• _Problem details_: Quote verbatim the span of lines that begins the listing below and closes with the line containing "return result".
[Dataset extract start]
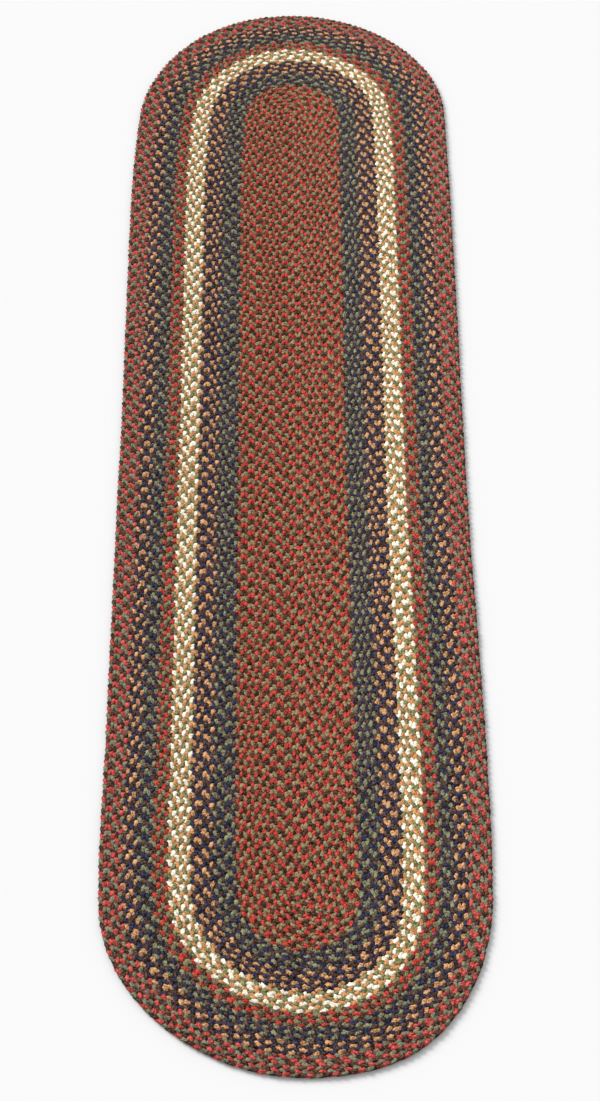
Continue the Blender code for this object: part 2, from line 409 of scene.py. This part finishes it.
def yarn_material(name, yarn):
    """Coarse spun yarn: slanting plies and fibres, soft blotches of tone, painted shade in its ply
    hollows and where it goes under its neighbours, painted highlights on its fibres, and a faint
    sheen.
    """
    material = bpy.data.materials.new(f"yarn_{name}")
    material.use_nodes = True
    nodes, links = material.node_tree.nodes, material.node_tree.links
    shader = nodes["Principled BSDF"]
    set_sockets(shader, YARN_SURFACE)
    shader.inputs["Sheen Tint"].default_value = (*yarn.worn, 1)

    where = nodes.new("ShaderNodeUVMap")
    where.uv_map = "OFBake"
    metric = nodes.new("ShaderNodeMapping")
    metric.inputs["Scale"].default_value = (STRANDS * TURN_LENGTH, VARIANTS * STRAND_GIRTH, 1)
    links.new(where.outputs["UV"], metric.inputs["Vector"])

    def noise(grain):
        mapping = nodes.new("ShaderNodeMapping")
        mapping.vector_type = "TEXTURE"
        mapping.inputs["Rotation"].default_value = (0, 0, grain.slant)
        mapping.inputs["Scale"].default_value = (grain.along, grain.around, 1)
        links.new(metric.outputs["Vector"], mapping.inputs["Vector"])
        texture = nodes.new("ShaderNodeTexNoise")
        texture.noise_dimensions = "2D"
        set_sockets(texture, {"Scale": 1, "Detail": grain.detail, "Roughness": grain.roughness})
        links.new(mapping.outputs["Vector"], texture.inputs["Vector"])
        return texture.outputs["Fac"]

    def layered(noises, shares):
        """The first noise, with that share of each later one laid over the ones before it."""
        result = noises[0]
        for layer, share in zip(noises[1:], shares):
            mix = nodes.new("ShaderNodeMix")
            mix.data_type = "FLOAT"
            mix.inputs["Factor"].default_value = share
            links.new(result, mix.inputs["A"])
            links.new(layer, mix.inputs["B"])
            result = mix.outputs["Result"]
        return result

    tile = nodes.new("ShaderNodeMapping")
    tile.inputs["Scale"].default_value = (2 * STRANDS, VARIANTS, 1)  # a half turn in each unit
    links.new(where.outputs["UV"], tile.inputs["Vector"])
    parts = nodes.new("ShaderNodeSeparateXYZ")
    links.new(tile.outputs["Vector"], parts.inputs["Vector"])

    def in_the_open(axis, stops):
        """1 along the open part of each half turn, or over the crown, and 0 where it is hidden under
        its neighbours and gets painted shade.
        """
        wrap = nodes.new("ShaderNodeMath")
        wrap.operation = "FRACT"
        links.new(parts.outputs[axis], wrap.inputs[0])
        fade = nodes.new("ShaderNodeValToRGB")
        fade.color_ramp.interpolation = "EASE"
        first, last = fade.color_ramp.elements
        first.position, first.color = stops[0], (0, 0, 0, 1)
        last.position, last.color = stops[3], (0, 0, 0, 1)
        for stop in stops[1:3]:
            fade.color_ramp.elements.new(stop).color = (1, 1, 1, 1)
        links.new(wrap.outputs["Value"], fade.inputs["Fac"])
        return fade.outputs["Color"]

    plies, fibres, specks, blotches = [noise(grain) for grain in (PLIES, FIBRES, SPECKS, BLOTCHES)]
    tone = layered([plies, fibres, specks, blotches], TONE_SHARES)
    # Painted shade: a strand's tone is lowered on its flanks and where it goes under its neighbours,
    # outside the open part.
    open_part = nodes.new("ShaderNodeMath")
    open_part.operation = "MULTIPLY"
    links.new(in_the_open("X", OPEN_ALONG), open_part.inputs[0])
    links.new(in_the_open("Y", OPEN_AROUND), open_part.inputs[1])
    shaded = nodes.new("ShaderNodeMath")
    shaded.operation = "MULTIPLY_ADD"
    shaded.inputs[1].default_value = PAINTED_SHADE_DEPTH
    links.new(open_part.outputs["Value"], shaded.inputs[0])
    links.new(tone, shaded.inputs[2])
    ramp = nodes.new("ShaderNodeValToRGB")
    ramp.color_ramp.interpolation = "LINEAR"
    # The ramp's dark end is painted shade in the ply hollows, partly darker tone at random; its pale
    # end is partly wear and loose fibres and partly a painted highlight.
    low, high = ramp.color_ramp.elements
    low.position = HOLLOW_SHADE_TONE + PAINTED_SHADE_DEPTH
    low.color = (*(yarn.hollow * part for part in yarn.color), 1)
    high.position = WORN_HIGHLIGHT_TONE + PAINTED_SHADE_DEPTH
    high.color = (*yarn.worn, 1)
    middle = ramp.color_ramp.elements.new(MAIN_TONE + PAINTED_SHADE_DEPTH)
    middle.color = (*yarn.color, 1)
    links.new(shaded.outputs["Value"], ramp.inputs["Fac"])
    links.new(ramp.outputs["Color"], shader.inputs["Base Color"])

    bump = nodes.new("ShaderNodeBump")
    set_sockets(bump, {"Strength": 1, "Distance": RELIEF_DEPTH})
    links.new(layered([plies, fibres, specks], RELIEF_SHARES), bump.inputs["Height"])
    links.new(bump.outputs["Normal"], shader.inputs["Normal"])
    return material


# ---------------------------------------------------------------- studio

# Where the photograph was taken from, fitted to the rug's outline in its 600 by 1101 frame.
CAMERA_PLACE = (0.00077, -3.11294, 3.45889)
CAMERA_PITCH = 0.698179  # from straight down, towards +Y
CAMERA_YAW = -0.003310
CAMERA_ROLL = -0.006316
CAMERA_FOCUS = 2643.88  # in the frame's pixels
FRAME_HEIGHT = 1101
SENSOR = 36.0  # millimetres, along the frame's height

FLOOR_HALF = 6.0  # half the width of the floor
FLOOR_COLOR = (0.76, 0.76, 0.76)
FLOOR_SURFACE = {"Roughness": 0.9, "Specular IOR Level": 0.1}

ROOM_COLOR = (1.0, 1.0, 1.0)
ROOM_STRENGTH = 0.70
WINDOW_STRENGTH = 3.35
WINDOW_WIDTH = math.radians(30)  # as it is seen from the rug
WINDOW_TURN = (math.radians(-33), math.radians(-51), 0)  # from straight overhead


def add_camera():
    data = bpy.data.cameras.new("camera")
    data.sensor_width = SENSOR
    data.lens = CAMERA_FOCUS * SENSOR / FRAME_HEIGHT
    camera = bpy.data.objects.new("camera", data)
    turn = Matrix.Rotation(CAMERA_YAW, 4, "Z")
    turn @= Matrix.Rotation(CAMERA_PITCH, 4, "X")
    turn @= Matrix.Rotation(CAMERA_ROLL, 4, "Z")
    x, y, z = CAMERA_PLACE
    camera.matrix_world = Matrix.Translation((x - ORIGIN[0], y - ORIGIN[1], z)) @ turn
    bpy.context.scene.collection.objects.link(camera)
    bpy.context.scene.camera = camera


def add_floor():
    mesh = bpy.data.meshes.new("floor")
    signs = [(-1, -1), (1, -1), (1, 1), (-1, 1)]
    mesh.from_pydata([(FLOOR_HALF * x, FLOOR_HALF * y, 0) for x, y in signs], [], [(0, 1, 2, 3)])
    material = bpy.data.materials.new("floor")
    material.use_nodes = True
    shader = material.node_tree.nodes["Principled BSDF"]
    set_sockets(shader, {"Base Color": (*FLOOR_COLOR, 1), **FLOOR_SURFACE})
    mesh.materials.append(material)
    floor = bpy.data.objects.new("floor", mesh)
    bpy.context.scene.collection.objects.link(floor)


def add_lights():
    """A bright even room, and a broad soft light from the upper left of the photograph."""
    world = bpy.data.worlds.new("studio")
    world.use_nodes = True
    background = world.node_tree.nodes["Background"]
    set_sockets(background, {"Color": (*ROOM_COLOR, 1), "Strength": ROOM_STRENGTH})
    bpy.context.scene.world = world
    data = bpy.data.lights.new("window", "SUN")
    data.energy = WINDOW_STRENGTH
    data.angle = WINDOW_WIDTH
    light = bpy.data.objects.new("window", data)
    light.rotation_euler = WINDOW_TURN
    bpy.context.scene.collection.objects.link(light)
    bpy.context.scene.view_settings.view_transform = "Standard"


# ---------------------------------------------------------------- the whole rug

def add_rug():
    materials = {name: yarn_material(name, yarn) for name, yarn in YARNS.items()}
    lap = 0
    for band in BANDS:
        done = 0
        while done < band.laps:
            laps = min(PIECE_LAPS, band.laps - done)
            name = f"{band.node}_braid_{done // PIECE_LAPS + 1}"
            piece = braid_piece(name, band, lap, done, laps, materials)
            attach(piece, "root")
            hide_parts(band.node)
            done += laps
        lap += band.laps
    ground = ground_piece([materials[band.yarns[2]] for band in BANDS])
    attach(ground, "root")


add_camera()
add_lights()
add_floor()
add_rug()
[Dataset extract end]
• _Solution to this problem_:
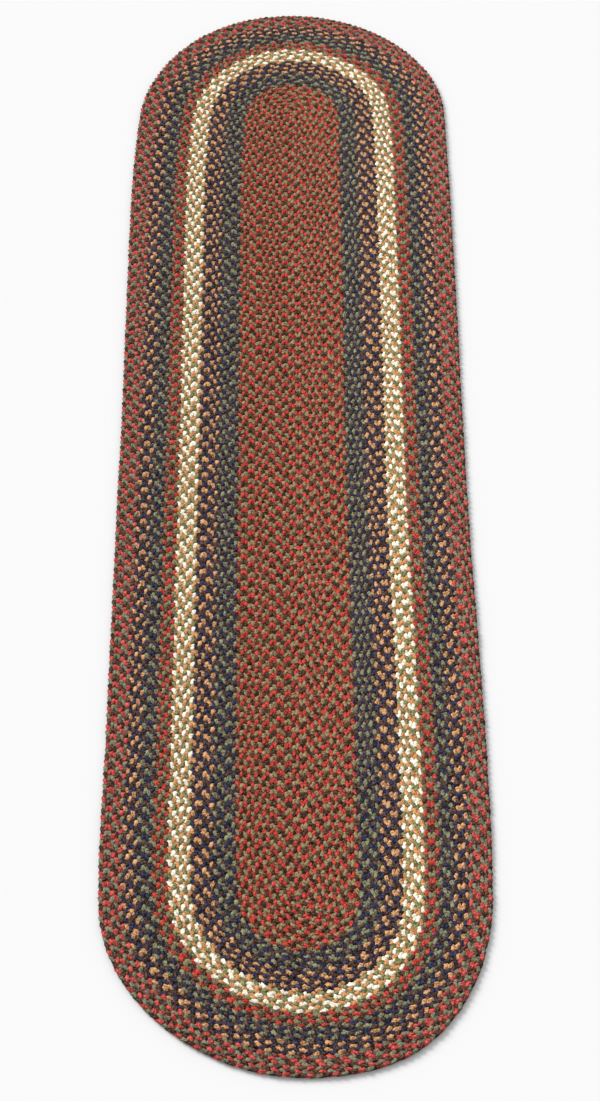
Continue the Blender code for this object: part 2, from line 409 of scene.py. This part finishes it.
def yarn_material(name, yarn):
    """Coarse spun yarn: slanting plies and fibres, soft blotches of tone, painted shade in its ply
    hollows and where it goes under its neighbours, painted highlights on its fibres, and a faint
    sheen.
    """
    material = bpy.data.materials.new(f"yarn_{name}")
    material.use_nodes = True
    nodes, links = material.node_tree.nodes, material.node_tree.links
    shader = nodes["Principled BSDF"]
    set_sockets(shader, YARN_SURFACE)
    shader.inputs["Sheen Tint"].default_value = (*yarn.worn, 1)

    where = nodes.new("ShaderNodeUVMap")
    where.uv_map = "OFBake"
    metric = nodes.new("ShaderNodeMapping")
    metric.inputs["Scale"].default_value = (STRANDS * TURN_LENGTH, VARIANTS * STRAND_GIRTH, 1)
    links.new(where.outputs["UV"], metric.inputs["Vector"])

    def noise(grain):
        mapping = nodes.new("ShaderNodeMapping")
        mapping.vector_type = "TEXTURE"
        mapping.inputs["Rotation"].default_value = (0, 0, grain.slant)
        mapping.inputs["Scale"].default_value = (grain.along, grain.around, 1)
        links.new(metric.outputs["Vector"], mapping.inputs["Vector"])
        texture = nodes.new("ShaderNodeTexNoise")
        texture.noise_dimensions = "2D"
        set_sockets(texture, {"Scale": 1, "Detail": grain.detail, "Roughness": grain.roughness})
        links.new(mapping.outputs["Vector"], texture.inputs["Vector"])
        return texture.outputs["Fac"]

    def layered(noises, shares):
        """The first noise, with that share of each later one laid over the ones before it."""
        result = noises[0]
        for layer, share in zip(noises[1:], shares):
            mix = nodes.new("ShaderNodeMix")
            mix.data_type = "FLOAT"
            mix.inputs["Factor"].default_value = share
            links.new(result, mix.inputs["A"])
            links.new(layer, mix.inputs["B"])
            result = mix.outputs["Result"]
        return result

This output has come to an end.